I made my SIL my moh and it was a good decision! 


My Bff and I are still bff's but to this day she regrets not being in my wedding.

nonmember avatar Jasmine

How about if the bride is being a diva and decided she just didn't care for the guy you were dating, so she kicked you out of the wedding and refused to talk to you for months? Yea, that happened to me. Some people can be complete jerks around their wedding.

nonmember avatar Laura

If you kick someone out of your bridal party, you should assume they are not going to be your friend anymore. Why would you kick out a BM over budget, when they generally foot the bill for the dress, hair, travel, hotels, shoes, presents, bachelorette party, bridal shower, etc? Demoting her is pretty much telling her she's no longer close enough to you to be a BM. This is a totally ridiculous article, and future brides should ignore it. Sometimes, yes, you do have to ask someone to leave, but usually only for extreme reasons. And you should always be polite about it, but don't give excuses.

Saphi... SaphiraJFire

i hate weddings so we got married with just 2 witnesses there and nothing else. I just did not want a big wedding at all. 

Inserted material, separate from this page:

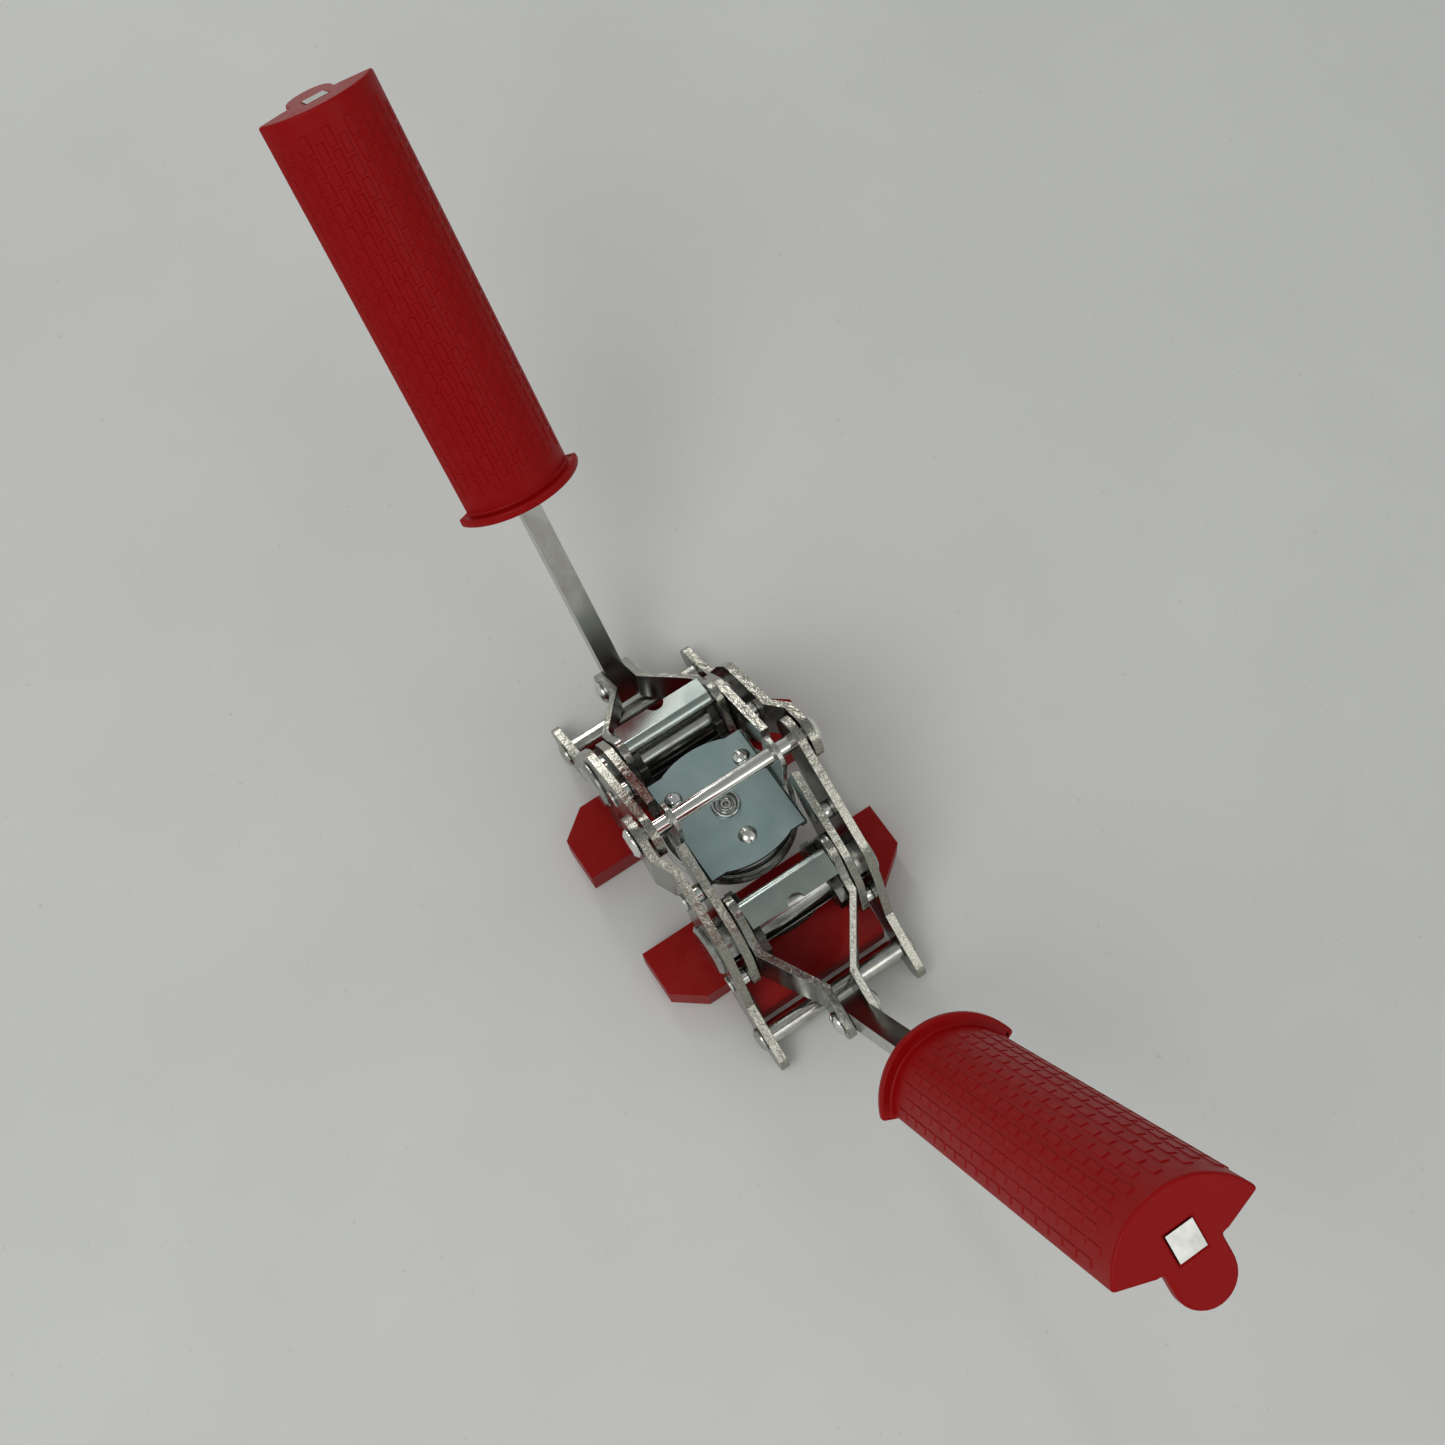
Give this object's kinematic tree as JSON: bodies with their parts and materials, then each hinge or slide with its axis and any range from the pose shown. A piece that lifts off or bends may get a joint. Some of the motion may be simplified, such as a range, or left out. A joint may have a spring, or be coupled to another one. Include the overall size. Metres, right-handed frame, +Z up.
{
  "type": "twin lever come along winch",
  "caption": "Hand winch of twin ratchet units hinged on a rod over a swivel, with red grips, split webbing spindles and red release slides.",
  "frame": {"origin": "on the ground, at the middle of the tool's length and width", "axes": "+Z up, along the swivel axis, +X along the tool towards the front unit's lever, Y along the hinge rod"},
  "size_m": [0.3468, 0.0772, 0.1762],
  "materials": {
    "grip_plastic": "semi-gloss moulded plastic with a fine block relief",
    "hanger": "zinc plated",
    "hardened": "dark hardened steel",
    "lever_arm": "zinc plated",
    "lever_bar": "bright drawn square bar",
    "liner_plate": "zinc plated, darker",
    "pawl_sheet": "zinc plated, bent",
    "race": "polished, pressed",
    "rivet": "bright headed rivet",
    "rod": "bright turned rod",
    "side_plate": "zinc plated, sheared edges",
    "slide_plastic": "semi-gloss moulded plastic",
    "spindle": "turned steel",
    "swivel_plate": "bluish zinc"
  },
  "bodies": {
    "swivel": {"swivel_top_plate": "swivel_plate", "swivel_rivets": "rivet", "swivel_stud": "rivet", "upper_race": "race", "stud_nut": "rivet", "left_hanger": "hanger", "right_hanger": "hanger", "hinge_rod": "rod"},
    "turntable": {"lower_race": "race"},
    "front_frame": {"front_left_plate": "side_plate", "front_right_plate": "side_plate", "front_left_liner": "liner_plate", "front_right_liner": "liner_plate", "front_liner_rivets": "rivet", "front_anchor_bolt": "rivet"},
    "front_spindle": {"front_upper_spindle_half": "spindle", "front_lower_spindle_half": "spindle", "front_left_ratchet_wheel": "hardened", "front_right_ratchet_wheel": "hardened", "front_spindle_caps": "spindle"},
    "front_lever": {"front_left_lever_arm": "lever_arm", "front_right_lever_arm": "lever_arm", "front_neck_rivet": "rivet", "front_lever_bar": "lever_bar", "front_grip": "grip_plastic"},
    "front_drive": {"front_drive_pawl": "pawl_sheet"},
    "front_release": {"front_release_slide": "slide_plastic", "front_lock_blade": "hardened"},
    "rear_frame": {"rear_left_plate": "side_plate", "rear_right_plate": "side_plate", "rear_left_liner": "liner_plate", "rear_right_liner": "liner_plate", "rear_liner_rivets": "rivet", "rear_anchor_bolt": "rivet"},
    "rear_spindle": {"rear_upper_spindle_half": "spindle", "rear_lower_spindle_half": "spindle", "rear_left_ratchet_wheel": "hardened", "rear_right_ratchet_wheel": "hardened", "rear_spindle_caps": "spindle"},
    "rear_lever": {"rear_left_lever_arm": "lever_arm", "rear_right_lever_arm": "lever_arm", "rear_neck_rivet": "rivet", "rear_lever_bar": "lever_bar", "rear_grip": "grip_plastic"},
    "rear_drive": {"rear_drive_pawl": "pawl_sheet"},
    "rear_release": {"rear_release_slide": "slide_plastic", "rear_lock_blade": "hardened"}
  },
  "joints": [
    {"name": "turntable_spin", "type": "hinge", "parent": "swivel", "child": "turntable", "pos_m": [0.00551, 0, 0.0336], "axis": [0, 0, 1], "continuous": true},
    {"name": "front_fold", "type": "hinge", "parent": "swivel", "child": "front_frame", "pos_m": [0.00551, 0, 0.0545], "axis": [0, -1, 0], "range_deg": [0, 22]},
    {"name": "front_lever_swing", "type": "hinge", "parent": "front_frame", "child": "front_lever", "pos_m": [0.03401, 0, 0.0305], "axis": [0, -1, 0], "range_deg": [-5, 25]},
    {"name": "front_spindle_turn", "type": "hinge", "parent": "front_frame", "child": "front_spindle", "pos_m": [0.03401, 0, 0.0305], "axis": [0, -1, 0], "continuous": true},
    {"name": "front_drive_pawl_slide", "type": "slide", "parent": "front_lever", "child": "front_drive", "axis": [-0.2419, 0, 0.9703], "range_m": [0, 0.0023], "stiffness_N_per_m": 400, "springref_m": -0.003},
    {"name": "front_release_slide", "type": "slide", "parent": "front_frame", "child": "front_release", "axis": [-0.3584, 0, -0.9336], "range_m": [-0.00038, 0.00184], "stiffness_N_per_m": 300, "springref_m": -0.004},
    {"name": "rear_fold", "type": "hinge", "parent": "swivel", "child": "rear_frame", "pos_m": [0.00551, 0, 0.0545], "axis": [0, 1, 0], "range_deg": [0, 22]},
    {"name": "rear_lever_swing", "type": "hinge", "parent": "rear_frame", "child": "rear_lever", "pos_m": [-0.02299, 0, 0.0305], "axis": [0, 1, 0], "range_deg": [0, 30]},
    {"name": "rear_spindle_turn", "type": "hinge", "parent": "rear_frame", "child": "rear_spindle", "pos_m": [-0.02299, 0, 0.0305], "axis": [0, 1, 0], "continuous": true},
    {"name": "rear_drive_pawl_slide", "type": "slide", "parent": "rear_lever", "child": "rear_drive", "axis": [0.1564, 0, 0.9877], "range_m": [0, 0.0023], "stiffness_N_per_m": 400, "springref_m": -0.003},
    {"name": "rear_release_slide", "type": "slide", "parent": "rear_frame", "child": "rear_release", "axis": [0.3584, 0, -0.9336], "range_m": [0, 0.00221], "stiffness_N_per_m": 300, "springref_m": -0.004}
  ],
  "couplings": [
    {"joint": "front_spindle_turn", "follows": "front_lever_swing", "ratio": 1},
    {"joint": "front_release_slide", "follows": "front_lever_swing", "m_per_rad": 0.0042017},
    {"joint": "rear_spindle_turn", "follows": "rear_lever_swing", "ratio": 1},
    {"joint": "rear_release_slide", "follows": "rear_lever_swing", "m_per_rad": 0.0042017}
  ]
}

Every day with my husband is special one day is not more special than the others. 

nonmember avatar Wendy

Im having this problem with my friend of 15 years. She was the first person I asked to be a BM. She jumped at opportunity despite being engaged herself. Well, after I set my wedding date to May 2015...she suddenly changed her date (she wasnt even sure if she wanted a wedding) to Dec 2014. I created an event page on FB to post ideas and get feedback from my bridal party and closest relatives/friends. And she would turn EVERY post under the event to "oh I was thinking of that for my wedding blah blah". She went from wanting a traditional Catholic church ceremony...to booking a venue that my best friend had referred to me on my event page...outdoor hilltop ceremony overlooking the valley. She talked about having a winter wonderland theme and ornament style wedding favors, to jelly filled mason jars as favor jars...and the mason jars were the first thing I had decided on for favors.

nonmember avatar Wendy

I text, I called, I posted reminders on my page AND the event about my appointment to search for my bridal gown.Didnt hear from her until LATE in the evening the day OF my appointments, claiming she had to work and couldn't get out of it. Which is understandable but I dont see why she couldnt tell me ahead of time. Shes not in a line of work where shes called into work at last min notice. She texts me discussing little details of her wedding, its fairly obvious I didnt make the cut for her bridal party. Yet, she txt me a few weeks ago to "give a heads up" that she and her fiance listed me as a reference in their application to rent their first home. I tried to talk to her and give her a chance to bow out, since I know shes probably swamped with her own wedding plans. But it bit me in the butt and she simply said "if you really want me in your wedding, I will manage it." Which...was a slap in the face to me bcuz she doesnt seem to care either way if she is a part of my special day or not. Im just really hurt by her behavior since I announced my engagement.